On his next tour of duty aboard ship he composed his first symphony, which was conducted by Balakirev in 1865.
His interest in the navy quickly diminished, and he was writing a considerable amount of music in all forms. But from childhood he had been fascinated by opera, and it was in that area of music he thought himself most suited. His first venture was The Maid of Pskov completed in 1872. That coincided with his marriage to a very beautiful, but strong-willed young lady who was to shape his career. Life also took a most favourable turn when he was given the post of Inspector of Naval Bands, a not particularly arduous post, but one that carried a handsome salary. It also allowed him time to listen to and understand band instrumentation.
Yet he was to prove a fitful composer, with practically nothing of importance written in the mid 1880's. But then came his two orchestral masterpieces, the Capricco Espagnol and Sheherazade, quickly followed by the Russian Easter Festival Overture.
They were completed by 1888, at which time he first saw Wagner's The Ring, and decided to dedicate himself to opera.
It was, in many ways, to mark the end of his career, as his works in this field, with the exception of The Golden Cockerel, have never held a place in the international opera repertoire. He suffered the severe disability of an inability to create drama, and his librettos contained so many unreal characters, that he was never to find personalities in his stories. It seems ironic that he was to die before his one operatic masterpiece, The Golden Cockerel, was first performed in 1909.
Rimsky-Korsakov's operas are little known outside of his native country, but he wrote 16, with Sadko from 1896 and The Golden Cockerel, being his most famous. In 1895 he completed Christmas Eve, premiered in St. Petersburg in December, a work he described as "a carol come to life". The story in complicated, but involves Valuka's love for Oxana, and his collusion with the devil to win her hand.

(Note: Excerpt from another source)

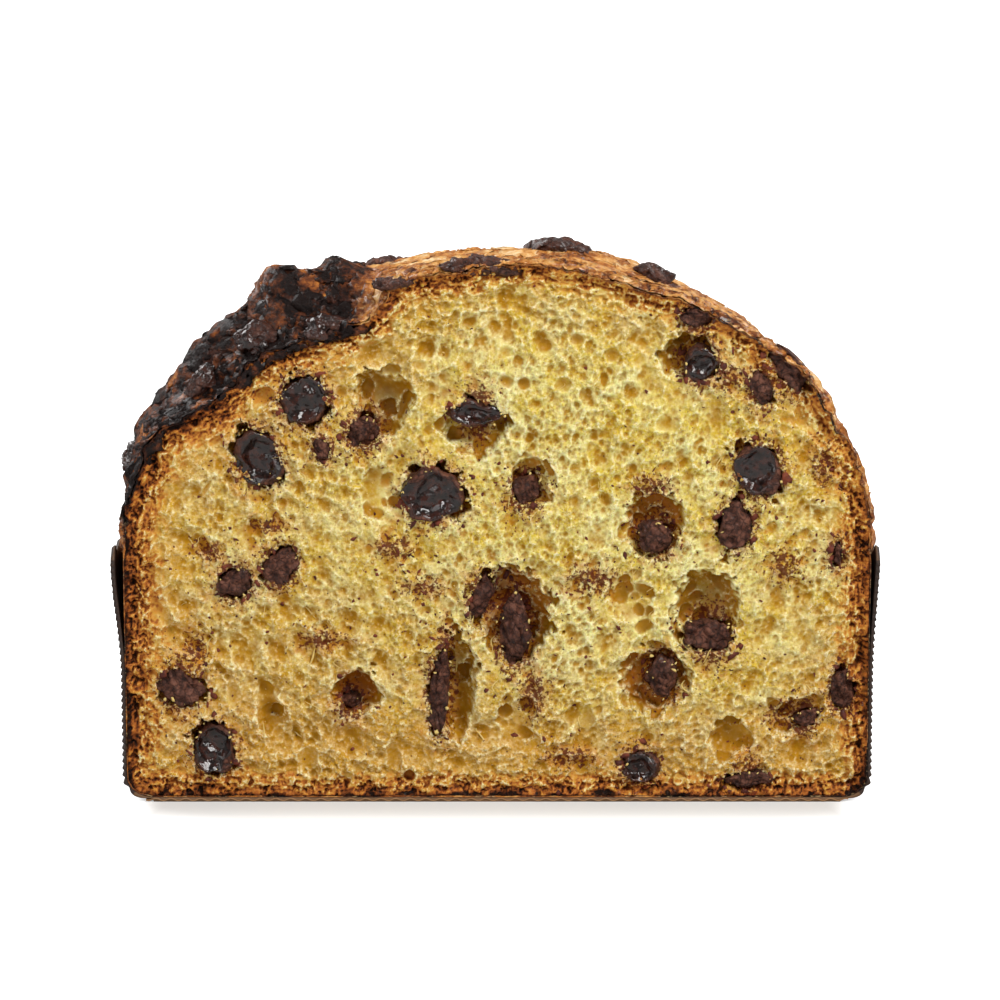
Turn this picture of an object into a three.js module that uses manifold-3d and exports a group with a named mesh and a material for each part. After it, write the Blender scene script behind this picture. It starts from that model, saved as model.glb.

The events take place at Christmas, and contains considerable scene painting, much of it gathered to form an attractive Overture and Suite in eight sections.
The opera, Mlada, of 1891, had little success when first staged, and ten years later, the composer decided to rescue much of the music from the third act to form an orchestral suite, Night on Mount Triglav. Again it is a work of scene painting, the long introduction depicting the starry night on the mountain, with subsequent scenes of ghosts, witches and demons. In this form the work enjoyed great success when the impresario, Dyagilev, included it in his Paris season of 1907.
Two years before Mlada, in 1898, The Tsar's Bride was completed. This is a story of murder and treachery, with a great deal of attractive music. The disc includes the Overture and an Intermezzo from the second act.
On the Tomb was dedicated to the memory of Mitrofan Belyayev, a name now totally forgotten. He not only financially helped composers of Rimsky-Korsakov's generation, but also set up a publishing house in Germany to print their music, so that it would be protected by international copyright, a feature ignored in Russia.
Greetings, a short and happy work, was Rimsky-Korsakov's contribution to the celebrations to mark 25 years of music by Glazunov.